I love that you found Offbeat bride via snarking…it just amuses me so much.
I KNEW I didn’t want a traditional wedding, when I thought of a ‘wedding’ the ideas that came to mind were so meh I just couldn’t get excited about it. Then it was the cost. Our wedding cost more than our original budget but less than average and we felt it was worth it. This is what we wanted to feel not – you just HAVE to spend X on flowers.
Offbeat Bride provided that and more. Google ‘wedding’ and you get millions of images of women and men in white dresses and suits respectively, rings, white flowers and green landscape. Sometimes there’s variation like a beach or traditional detail pictures but that’s about it.
I feel because of that everyone thinks you HAVE to have those things or its not a wedding, the its the ‘most important day of your life’ idea doesn’t help either.

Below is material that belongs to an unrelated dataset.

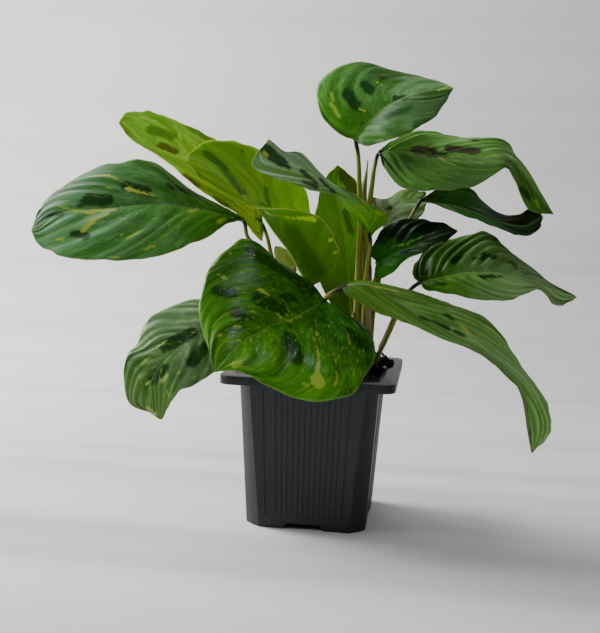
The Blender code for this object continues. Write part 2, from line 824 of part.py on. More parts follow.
def build_notches(group):
    """Build the cutters of the low arches in the middle of each side of the base."""
    shape = bmesh.new()
    slope = (NOTCH_BASE_HALF - NOTCH_TOP_HALF) / NOTCH_HEIGHT
    for side in range(4):
        matrix = Matrix.Rotation(side * math.pi / 2, 4, "Z")
        for vertex in bmesh.ops.create_cube(shape, size=2.0)["verts"]:
            z = NOTCH_HEIGHT if vertex.co.z > 0.0 else -CUT_OVERRUN
            x = vertex.co.x * (NOTCH_BASE_HALF - slope * z)
            y = NOTCH_DEPTH if vertex.co.y > 0.0 else -CUT_OVERRUN
            vertex.co = matrix @ Vector((x, y - POT_BASE_HALF, z))
    item = make_object("pot_notches", finish_mesh("pot_notches", shape), group)
    hide_cutter(item)
    return item


def build_drains(group):
    """Build the cutters of the drain holes through the base."""
    shape = bmesh.new()
    height = POT_FLOOR + 2 * CUT_OVERRUN
    for x, y in ((-1, -1), (1, -1), (1, 1), (-1, 1)):
        place = Matrix.Translation((x * DRAIN_OFFSET, y * DRAIN_OFFSET, POT_FLOOR / 2))
        bmesh.ops.create_cone(
            shape,
            cap_ends=True,
            segments=DRAIN_SIDES,
            radius1=DRAIN_RADIUS,
            radius2=DRAIN_RADIUS,
            depth=height,
            matrix=place,
        )
    item = make_object("pot_drains", finish_mesh("pot_drains", shape), group)
    hide_cutter(item)
    return item


def build_pot(group, cutters):
    """Build the pot with its ribs, grooves, base arches and drain holes."""
    material = make_material("pot_plastic", POT_GREY, POT_ROUGHNESS)
    item = make_object("pot", build_shell(), group, material)
    add_boolean(item, build_ribs(cutters), "UNION")
    add_boolean(item, build_grooves(cutters), "DIFFERENCE")
    add_boolean(item, build_notches(cutters), "DIFFERENCE")
    add_boolean(item, build_drains(cutters), "DIFFERENCE")
    return item


def soil_place(x, y, z):
    """Return where a place on the unit square lies on the soil's outline at a height."""
    half = wall_half(z) - POT_WALL - SOIL_GAP
    size = max(abs(x), abs(y))
    if size == 0.0:
        return Vector((0.0, 0.0, z))
    cut = (2.0 * half - wall_corner(z)) / half
    reach = half * min(1.0, cut * size / (abs(x) + abs(y)))
    return Vector((x * reach, y * reach, z))


def soil_height(x, y):
    """Return the height of the soil's heaps above its edge."""
    total = 0.0
    for centre_x, centre_y, rise, radius in SOIL_HEAPS_MM:
        away = (x / MM - centre_x) ** 2 + (y / MM - centre_y) ** 2
        total += rise * math.exp(-away / (2.0 * radius * radius))
    return total * MM


def build_soil_mesh():
    """Return the soil body: a lumpy top, sloped sides and a flat bottom."""
    rng = random.Random(SEED)
    shape = bmesh.new()
    bmesh.ops.create_grid(shape, x_segments=SOIL_CELLS, y_segments=SOIL_CELLS, size=1.0)
    border = [edge for edge in shape.edges if len(edge.link_faces) == 1]
    skirt = bmesh.ops.extrude_edge_only(shape, edges=border)["geom"]
    low = [piece for piece in skirt if isinstance(piece, bmesh.types.BMVert)]
    rim = [piece for piece in skirt if isinstance(piece, bmesh.types.BMEdge)]
    for vertex in shape.verts:
        x, y = vertex.co.x, vertex.co.y
        inward = 1.0 - max(abs(x), abs(y))
        if vertex in low:
            vertex.co = soil_place(x, y, POT_FLOOR + SEAT_GAP)
            continue
        vertex.co = soil_place(x, y, SOIL_EDGE_Z)
        if inward > SOIL_RIM_BAND:
            fade = min(1.0, inward * SOIL_CELLS / SOIL_FADE_CELLS)
            lump = rng.uniform(-SOIL_ROUGH, SOIL_ROUGH)
            vertex.co.z += soil_height(vertex.co.x, vertex.co.y) * fade + lump
    bmesh.ops.contextual_create(shape, geom=rim)
    bmesh.ops.triangulate(shape, faces=shape.faces)
    return finish_mesh("soil", shape)


def build_holes(group):
    """Build the cutters of the holes that the stalks stand in."""
    shape = bmesh.new()
    stands = [(petiole.foot, petiole.radius[-1]) for petiole in PETIOLES]
    stands.append((ROLL_FOOT_MM, ROLL_RADIUS_MM[-1]))
    for foot, radius in stands:
        middle = (HOLE_FLOOR_Z + HOLE_TOP_Z) / 2
        bmesh.ops.create_cone(
            shape,
            cap_ends=True,
            segments=HOLE_SIDES,
            radius1=radius * MM + HOLE_GAP,
            radius2=radius * MM + HOLE_GAP,
            depth=HOLE_TOP_Z - HOLE_FLOOR_Z,
            matrix=Matrix.Translation((foot[0] * MM, foot[1] * MM, middle)),
        )
    item = make_object("soil_holes", finish_mesh("soil_holes", shape), group)
    hide_cutter(item)
    return item


def build_soil(group, cutters):
    """Build the soil with a plain hole for every stalk."""
    material = make_material("potting_soil", SOIL_BROWN, SOIL_ROUGHNESS)
    item = make_object("soil", build_soil_mesh(), group, material)
    add_boolean(item, build_holes(cutters), "DIFFERENCE")
    return item


def main():
    """Build every piece of the potted plant."""
    clear_scene()
    group = make_collection(PART_NAME)
    cutters = make_collection("cutters")
    build_pot(group, cutters)
    build_soil(group, cutters)
    blades = {blade.name: blade for blade in BLADES}
    petioles = {petiole.name: petiole for petiole in PETIOLES}
    for blade in BLADES:
        build_blade(blade, group)
        build_petiole(petioles[blade.name], blade, group)
    build_roll(group)
    for entry in SHEATHS:
        build_sheath(entry, petioles[entry[0]], blades[entry[0]], group)


main()
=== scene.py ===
"""Potted prayer plant, dressed: waxy marked leaves, stalks, sheaths, soil and nursery pot.

Lengths are in metres unless a name ends in _MM. The origin is the middle of the pot's
base, +Z is up and the front of the plant looks along -Y.
"""

import logging
import math
import random
from dataclasses import dataclass
from enum import Enum

import bmesh
import bpy
from mathutils import Matrix, Vector, noise


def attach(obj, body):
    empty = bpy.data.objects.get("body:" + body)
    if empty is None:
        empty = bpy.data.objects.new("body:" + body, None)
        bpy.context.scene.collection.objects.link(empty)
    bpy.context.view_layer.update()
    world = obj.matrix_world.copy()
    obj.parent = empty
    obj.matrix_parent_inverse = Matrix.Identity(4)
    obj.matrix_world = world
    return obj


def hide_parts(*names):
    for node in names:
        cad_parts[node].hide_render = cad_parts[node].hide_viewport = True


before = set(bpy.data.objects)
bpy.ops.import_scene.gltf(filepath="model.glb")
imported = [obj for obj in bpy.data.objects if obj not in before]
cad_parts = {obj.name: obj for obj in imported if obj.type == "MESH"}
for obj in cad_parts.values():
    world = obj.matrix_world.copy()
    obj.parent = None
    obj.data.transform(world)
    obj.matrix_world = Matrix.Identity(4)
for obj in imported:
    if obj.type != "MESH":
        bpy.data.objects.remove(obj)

REPORT = logging.getLogger("prayer_plant")
ROOT = "root"
MM = 0.001
SEED = 23
BACKDROP_STEPS = 60

# Leaf blades: how finely a blade is drawn and how its surface lies on its curves
BLADE_ROWS = 124
HALF_COLUMNS = 30
COLUMN_CROWDING = 1.35
LENGTH_STEPS = 40
MIDRIB_LAG = 1.2
SLOPE_STEP = 0.02
WAVE_SHIFT = 1.9
LAMINA_THICK_MM = 0.45
MIDRIB_THICK_MM = 1.5
MIDRIB_HALF_MM = 0.9
MIDRIB_GROOVE_MM = 0.35
FLUTTER_MM = 0.9
UNEVEN_MM = 0.9
NIBBLE_MM = 2.6
END_FADE = 0.07
# How much the fold height counts in the colour, which paints sheen on ridges and shade in valleys
RIDGE_WEIGHT = 0.2
FAR_MM = 30.0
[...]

When I could show my mum and sisters wedding pictures with bridesmaids in non-matching dresses and non-female bridesmaids they were happy that my ‘crazy’ ideas would work and not ruin ‘my’ day. They even started producing them themselves! Such pictures weren’t just on Offbeat bride but the idea was often inspired by something here.
The site even ‘taught’ us how to present our ideas so they wouldn’t be rejected and how to ensure we got what we wanted without being accused of being a bridezilla/groomzilla.
I think that’s it’s biggest selling point, its the one of the few places on the internet where you can ask: ‘Should my Boyfriend have a wedding party role?’ and get a civil, useful answer.
The snark site had a weird thesis. I originally found them because they snarked the industry and “Pinterest weddings” and the like, but when they snarked on offbeat weddings, I was like, “so . . . you blast the people who conform too much AND the people who don’t conform at all? Make up your mind!” So I Googled Offbeat Bride, left the snark site, never looked back. 🙂
As I wrote above, it is SO important to actually be able to see what offbeat weddings look like for the reasons you stated. For instance, people were afraid that having Harry potter touches at my wedding would be “too childish,” well, BAM! I have a couple of Offbeat Bride “Harry Potter wedding” articles with examples showing that the touches can look classy and elegant. Never fear, Offbeat Bride is here! 😀
THIS. My partner and I knew from the start that ours wouldn’t be a traditional wedding, but Offbeat Bride has supplied so many ideas and resources to help our planning process along! Plus, being part of an encouraging, positive, and… well, offbeat community is really empowering. 🙂
We’re also using a restaurant for our caterer, in a large metro area, for $10/person. That is at least half of elsewhere! And if people turn their noses up at pasta, salad, and wraps then I don’t even know what to say to ’em.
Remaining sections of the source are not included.